- **RECORDS SUPPLIED**
· · · · · · ·

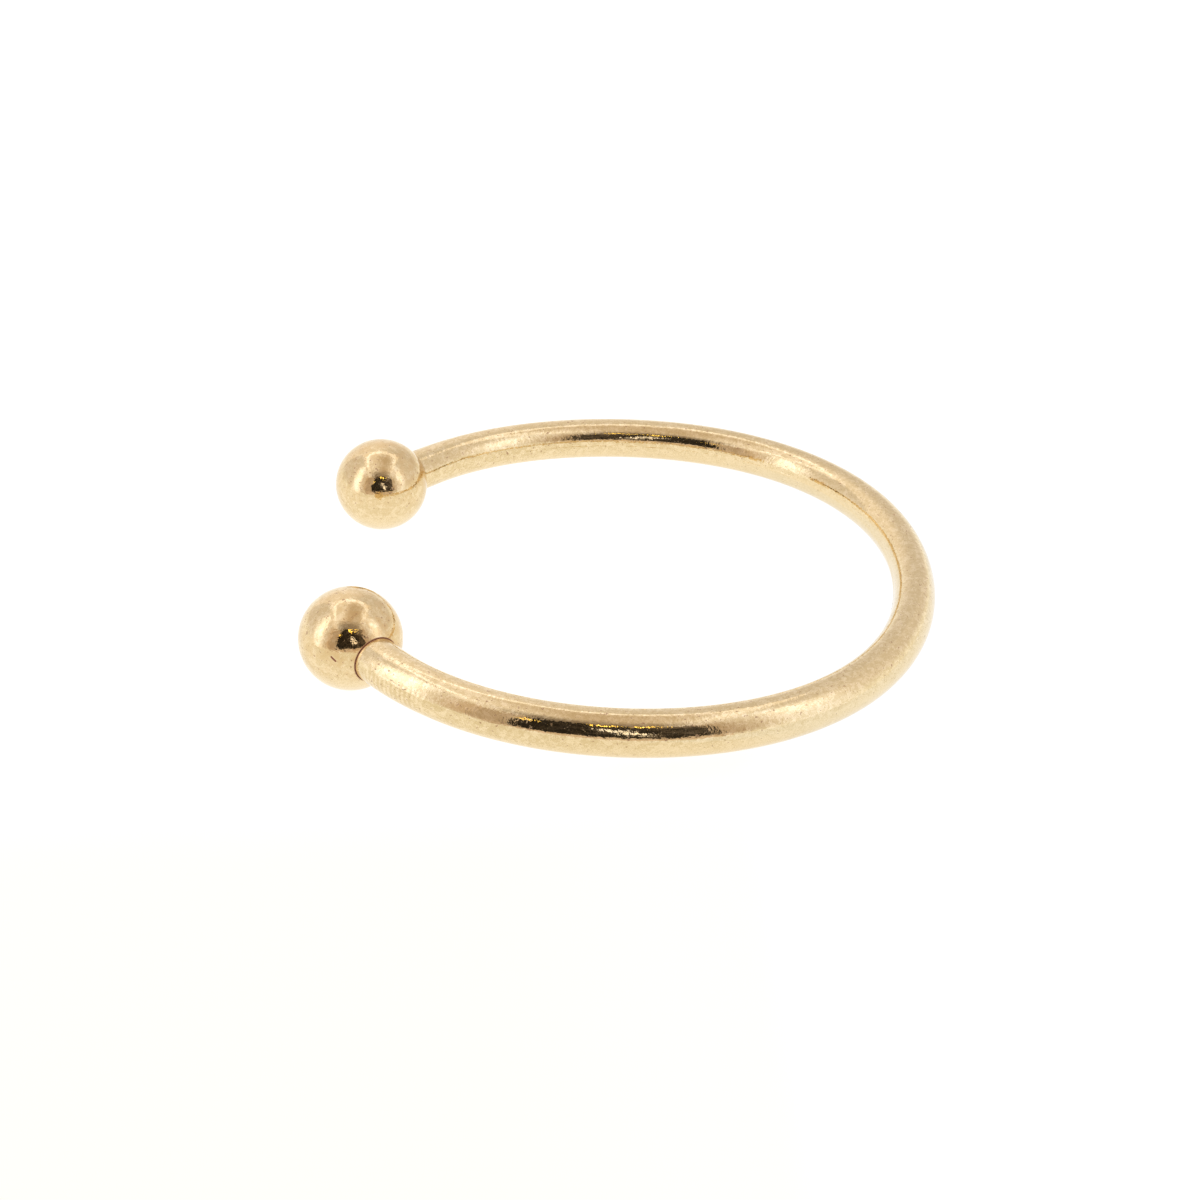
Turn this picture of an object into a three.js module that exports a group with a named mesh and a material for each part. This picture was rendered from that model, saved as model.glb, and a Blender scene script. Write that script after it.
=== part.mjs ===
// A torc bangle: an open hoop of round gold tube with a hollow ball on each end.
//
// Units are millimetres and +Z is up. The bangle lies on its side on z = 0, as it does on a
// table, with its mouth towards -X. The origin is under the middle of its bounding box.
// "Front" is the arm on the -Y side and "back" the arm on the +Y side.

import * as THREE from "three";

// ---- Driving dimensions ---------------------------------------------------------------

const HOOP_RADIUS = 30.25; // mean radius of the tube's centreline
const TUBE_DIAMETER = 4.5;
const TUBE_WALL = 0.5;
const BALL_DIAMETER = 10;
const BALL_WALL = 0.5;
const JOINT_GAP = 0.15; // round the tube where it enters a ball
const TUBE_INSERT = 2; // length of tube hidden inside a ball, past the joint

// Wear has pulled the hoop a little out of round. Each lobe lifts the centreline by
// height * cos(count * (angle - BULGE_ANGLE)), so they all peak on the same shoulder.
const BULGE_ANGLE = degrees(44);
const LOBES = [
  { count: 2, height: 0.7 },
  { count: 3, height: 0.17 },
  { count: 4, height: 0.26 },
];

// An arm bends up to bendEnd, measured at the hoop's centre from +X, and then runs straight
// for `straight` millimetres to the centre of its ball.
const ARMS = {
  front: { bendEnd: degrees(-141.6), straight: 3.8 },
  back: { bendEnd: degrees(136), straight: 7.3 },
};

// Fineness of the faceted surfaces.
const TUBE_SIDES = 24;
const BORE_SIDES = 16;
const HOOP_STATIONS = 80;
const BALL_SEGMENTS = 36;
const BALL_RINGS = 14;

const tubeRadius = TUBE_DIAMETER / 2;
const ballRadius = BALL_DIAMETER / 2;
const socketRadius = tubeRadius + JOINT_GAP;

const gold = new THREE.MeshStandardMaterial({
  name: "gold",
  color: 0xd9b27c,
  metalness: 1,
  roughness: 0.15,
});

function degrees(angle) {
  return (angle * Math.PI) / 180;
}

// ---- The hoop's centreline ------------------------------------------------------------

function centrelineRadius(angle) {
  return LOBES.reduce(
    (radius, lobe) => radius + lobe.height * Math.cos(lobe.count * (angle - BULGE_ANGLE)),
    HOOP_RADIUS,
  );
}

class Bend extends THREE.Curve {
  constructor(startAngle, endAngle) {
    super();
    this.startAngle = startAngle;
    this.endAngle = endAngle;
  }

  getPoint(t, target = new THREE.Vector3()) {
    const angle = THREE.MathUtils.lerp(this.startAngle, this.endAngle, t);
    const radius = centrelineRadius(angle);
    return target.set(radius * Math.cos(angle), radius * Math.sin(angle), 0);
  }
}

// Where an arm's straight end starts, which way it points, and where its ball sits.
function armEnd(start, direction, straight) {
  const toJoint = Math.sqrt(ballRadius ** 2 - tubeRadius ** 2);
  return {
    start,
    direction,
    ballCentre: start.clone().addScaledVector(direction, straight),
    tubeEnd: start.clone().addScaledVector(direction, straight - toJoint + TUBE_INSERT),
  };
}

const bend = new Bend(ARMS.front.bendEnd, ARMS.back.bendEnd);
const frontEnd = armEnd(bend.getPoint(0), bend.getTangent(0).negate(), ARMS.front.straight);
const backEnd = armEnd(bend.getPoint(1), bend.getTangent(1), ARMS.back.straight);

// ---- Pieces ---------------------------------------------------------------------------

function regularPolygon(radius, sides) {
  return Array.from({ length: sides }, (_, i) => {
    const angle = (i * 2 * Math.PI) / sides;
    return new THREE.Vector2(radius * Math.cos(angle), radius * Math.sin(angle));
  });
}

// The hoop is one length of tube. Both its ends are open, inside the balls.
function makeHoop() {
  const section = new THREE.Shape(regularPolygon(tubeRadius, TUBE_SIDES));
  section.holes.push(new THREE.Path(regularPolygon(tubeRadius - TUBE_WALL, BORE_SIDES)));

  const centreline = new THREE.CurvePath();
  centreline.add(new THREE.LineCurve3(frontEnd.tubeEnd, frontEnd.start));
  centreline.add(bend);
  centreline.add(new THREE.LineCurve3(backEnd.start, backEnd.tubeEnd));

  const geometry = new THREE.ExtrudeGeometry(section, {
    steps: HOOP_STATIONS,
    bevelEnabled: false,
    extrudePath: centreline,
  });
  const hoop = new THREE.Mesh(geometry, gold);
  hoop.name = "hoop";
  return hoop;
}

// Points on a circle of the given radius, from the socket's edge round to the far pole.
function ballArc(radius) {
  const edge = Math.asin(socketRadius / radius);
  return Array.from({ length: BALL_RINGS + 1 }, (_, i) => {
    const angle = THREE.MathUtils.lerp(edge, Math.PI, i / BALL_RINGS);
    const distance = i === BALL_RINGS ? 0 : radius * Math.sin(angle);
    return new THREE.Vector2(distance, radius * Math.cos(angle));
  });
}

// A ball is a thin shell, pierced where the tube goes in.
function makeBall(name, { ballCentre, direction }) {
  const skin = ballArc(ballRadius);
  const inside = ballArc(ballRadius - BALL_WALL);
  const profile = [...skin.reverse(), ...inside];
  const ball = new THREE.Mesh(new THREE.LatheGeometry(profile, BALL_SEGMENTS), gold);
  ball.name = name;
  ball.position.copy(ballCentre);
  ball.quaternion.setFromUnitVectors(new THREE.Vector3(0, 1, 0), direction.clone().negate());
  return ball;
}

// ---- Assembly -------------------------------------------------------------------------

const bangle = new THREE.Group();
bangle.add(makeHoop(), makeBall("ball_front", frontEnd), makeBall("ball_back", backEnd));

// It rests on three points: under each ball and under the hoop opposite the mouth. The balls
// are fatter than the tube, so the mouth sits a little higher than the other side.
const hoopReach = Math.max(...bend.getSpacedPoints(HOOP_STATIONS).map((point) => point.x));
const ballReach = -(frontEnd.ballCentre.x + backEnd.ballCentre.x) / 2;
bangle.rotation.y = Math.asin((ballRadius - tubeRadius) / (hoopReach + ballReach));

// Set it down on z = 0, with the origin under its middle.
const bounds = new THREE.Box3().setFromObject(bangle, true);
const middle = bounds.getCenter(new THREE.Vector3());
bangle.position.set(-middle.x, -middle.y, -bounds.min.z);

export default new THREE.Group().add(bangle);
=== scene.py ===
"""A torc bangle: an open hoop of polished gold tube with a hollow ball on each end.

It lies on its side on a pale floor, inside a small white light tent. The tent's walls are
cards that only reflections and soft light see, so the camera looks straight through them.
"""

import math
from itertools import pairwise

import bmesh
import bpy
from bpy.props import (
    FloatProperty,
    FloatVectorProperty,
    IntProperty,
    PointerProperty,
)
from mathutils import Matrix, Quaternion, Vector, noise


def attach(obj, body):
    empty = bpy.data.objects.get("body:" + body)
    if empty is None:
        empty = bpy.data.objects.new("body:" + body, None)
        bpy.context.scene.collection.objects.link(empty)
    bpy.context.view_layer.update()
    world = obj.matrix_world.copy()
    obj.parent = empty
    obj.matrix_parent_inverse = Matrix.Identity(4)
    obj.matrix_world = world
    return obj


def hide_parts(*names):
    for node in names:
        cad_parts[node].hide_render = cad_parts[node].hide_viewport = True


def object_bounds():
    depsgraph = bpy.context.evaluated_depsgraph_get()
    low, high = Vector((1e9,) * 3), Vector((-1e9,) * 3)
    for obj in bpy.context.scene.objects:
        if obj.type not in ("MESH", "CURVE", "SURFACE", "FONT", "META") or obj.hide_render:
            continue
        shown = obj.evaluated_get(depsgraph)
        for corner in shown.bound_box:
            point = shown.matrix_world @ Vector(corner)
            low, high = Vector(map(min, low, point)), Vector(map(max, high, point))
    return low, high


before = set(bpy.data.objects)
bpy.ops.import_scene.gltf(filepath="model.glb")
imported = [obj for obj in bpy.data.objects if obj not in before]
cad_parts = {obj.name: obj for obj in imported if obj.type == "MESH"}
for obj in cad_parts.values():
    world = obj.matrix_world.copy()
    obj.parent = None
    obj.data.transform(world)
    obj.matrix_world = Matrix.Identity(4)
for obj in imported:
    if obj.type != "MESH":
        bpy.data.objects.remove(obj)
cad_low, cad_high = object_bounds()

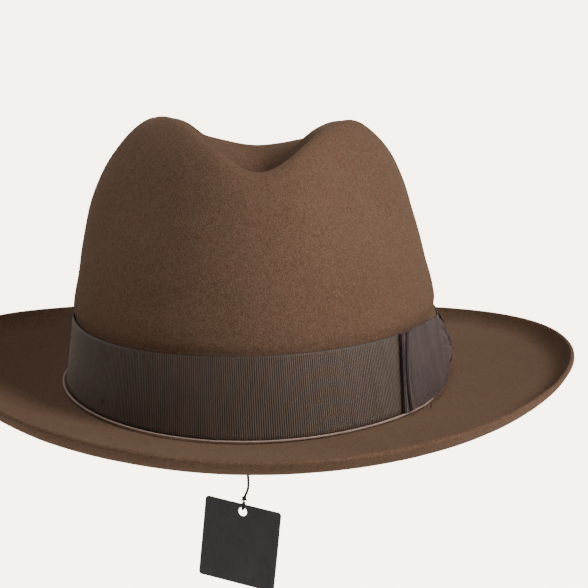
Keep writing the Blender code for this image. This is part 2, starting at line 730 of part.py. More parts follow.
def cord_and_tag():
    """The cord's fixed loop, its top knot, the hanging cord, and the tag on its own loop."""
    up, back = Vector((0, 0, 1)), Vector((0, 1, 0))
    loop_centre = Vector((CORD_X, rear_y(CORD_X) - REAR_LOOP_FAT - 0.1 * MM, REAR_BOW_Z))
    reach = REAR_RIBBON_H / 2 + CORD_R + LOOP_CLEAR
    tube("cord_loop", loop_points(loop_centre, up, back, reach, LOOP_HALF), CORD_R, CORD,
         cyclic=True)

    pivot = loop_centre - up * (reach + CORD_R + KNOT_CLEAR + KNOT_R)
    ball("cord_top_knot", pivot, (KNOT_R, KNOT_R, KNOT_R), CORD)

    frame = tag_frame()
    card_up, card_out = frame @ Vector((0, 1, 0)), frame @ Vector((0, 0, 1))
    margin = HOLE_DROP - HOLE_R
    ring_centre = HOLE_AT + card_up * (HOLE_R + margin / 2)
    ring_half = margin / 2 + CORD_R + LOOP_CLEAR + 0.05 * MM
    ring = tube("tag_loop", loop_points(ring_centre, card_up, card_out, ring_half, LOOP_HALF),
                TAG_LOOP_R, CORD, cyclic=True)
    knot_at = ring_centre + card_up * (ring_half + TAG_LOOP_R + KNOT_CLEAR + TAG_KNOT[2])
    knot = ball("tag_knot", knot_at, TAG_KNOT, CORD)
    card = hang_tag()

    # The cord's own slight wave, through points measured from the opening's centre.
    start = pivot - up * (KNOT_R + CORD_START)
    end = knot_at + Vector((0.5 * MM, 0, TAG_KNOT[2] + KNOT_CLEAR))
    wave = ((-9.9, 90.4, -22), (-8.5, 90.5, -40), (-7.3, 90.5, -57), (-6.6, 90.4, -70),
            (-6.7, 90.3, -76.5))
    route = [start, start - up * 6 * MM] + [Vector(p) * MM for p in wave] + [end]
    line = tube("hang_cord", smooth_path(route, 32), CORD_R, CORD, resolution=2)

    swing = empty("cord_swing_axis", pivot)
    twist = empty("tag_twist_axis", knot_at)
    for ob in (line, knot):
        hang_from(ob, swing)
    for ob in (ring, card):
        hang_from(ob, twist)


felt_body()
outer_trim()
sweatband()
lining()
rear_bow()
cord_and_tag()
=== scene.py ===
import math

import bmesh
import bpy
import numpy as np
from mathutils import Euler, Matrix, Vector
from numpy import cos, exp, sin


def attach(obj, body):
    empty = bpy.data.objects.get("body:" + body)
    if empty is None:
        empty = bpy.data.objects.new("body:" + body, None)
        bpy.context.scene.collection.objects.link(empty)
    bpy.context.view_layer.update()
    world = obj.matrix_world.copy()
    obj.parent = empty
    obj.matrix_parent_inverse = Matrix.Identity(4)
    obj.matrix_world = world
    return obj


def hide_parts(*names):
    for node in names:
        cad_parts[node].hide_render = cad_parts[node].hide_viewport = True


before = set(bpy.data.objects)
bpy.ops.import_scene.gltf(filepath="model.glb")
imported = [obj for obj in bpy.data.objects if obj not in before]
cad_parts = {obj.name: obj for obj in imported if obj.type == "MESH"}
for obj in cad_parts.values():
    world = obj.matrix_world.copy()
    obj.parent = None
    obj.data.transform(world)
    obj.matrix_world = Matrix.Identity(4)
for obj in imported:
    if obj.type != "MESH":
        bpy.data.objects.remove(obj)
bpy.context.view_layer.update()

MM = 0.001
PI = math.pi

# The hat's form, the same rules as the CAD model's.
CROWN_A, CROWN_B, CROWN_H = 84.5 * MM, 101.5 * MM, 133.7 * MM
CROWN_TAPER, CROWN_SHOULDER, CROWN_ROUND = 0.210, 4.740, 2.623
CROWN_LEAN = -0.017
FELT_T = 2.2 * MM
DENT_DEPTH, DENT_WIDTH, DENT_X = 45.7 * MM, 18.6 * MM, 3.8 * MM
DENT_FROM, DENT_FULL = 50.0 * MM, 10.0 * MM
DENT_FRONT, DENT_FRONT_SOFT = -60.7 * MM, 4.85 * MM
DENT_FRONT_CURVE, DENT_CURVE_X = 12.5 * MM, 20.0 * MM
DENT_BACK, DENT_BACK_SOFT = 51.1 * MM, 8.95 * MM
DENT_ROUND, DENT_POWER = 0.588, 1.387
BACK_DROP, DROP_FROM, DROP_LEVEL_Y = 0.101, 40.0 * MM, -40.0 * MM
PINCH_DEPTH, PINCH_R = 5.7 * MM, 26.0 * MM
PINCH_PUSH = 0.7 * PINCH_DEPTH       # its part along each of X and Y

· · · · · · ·

Return exactly, and only, the lines from the one containing "const bangle = new THREE.Group();" down to the one containing "if obj.type not", with both of those lines included.

- **SOLUTION TO THE PROBLEM**
const bangle = new THREE.Group();
bangle.add(makeHoop(), makeBall("ball_front", frontEnd), makeBall("ball_back", backEnd));

// It rests on three points: under each ball and under the hoop opposite the mouth. The balls
// are fatter than the tube, so the mouth sits a little higher than the other side.
const hoopReach = Math.max(...bend.getSpacedPoints(HOOP_STATIONS).map((point) => point.x));
const ballReach = -(frontEnd.ballCentre.x + backEnd.ballCentre.x) / 2;
bangle.rotation.y = Math.asin((ballRadius - tubeRadius) / (hoopReach + ballReach));

// Set it down on z = 0, with the origin under its middle.
const bounds = new THREE.Box3().setFromObject(bangle, true);
const middle = bounds.getCenter(new THREE.Vector3());
bangle.position.set(-middle.x, -middle.y, -bounds.min.z);

export default new THREE.Group().add(bangle);
=== scene.py ===
"""A torc bangle: an open hoop of polished gold tube with a hollow ball on each end.

It lies on its side on a pale floor, inside a small white light tent. The tent's walls are
cards that only reflections and soft light see, so the camera looks straight through them.
"""

import math
from itertools import pairwise

import bmesh
import bpy
from bpy.props import (
    FloatProperty,
    FloatVectorProperty,
    IntProperty,
    PointerProperty,
)
from mathutils import Matrix, Quaternion, Vector, noise


def attach(obj, body):
    empty = bpy.data.objects.get("body:" + body)
    if empty is None:
        empty = bpy.data.objects.new("body:" + body, None)
        bpy.context.scene.collection.objects.link(empty)
    bpy.context.view_layer.update()
    world = obj.matrix_world.copy()
    obj.parent = empty
    obj.matrix_parent_inverse = Matrix.Identity(4)
    obj.matrix_world = world
    return obj


def hide_parts(*names):
    for node in names:
        cad_parts[node].hide_render = cad_parts[node].hide_viewport = True


def object_bounds():
    depsgraph = bpy.context.evaluated_depsgraph_get()
    low, high = Vector((1e9,) * 3), Vector((-1e9,) * 3)
    for obj in bpy.context.scene.objects:
        if obj.type not in ("MESH", "CURVE", "SURFACE", "FONT", "META") or obj.hide_render:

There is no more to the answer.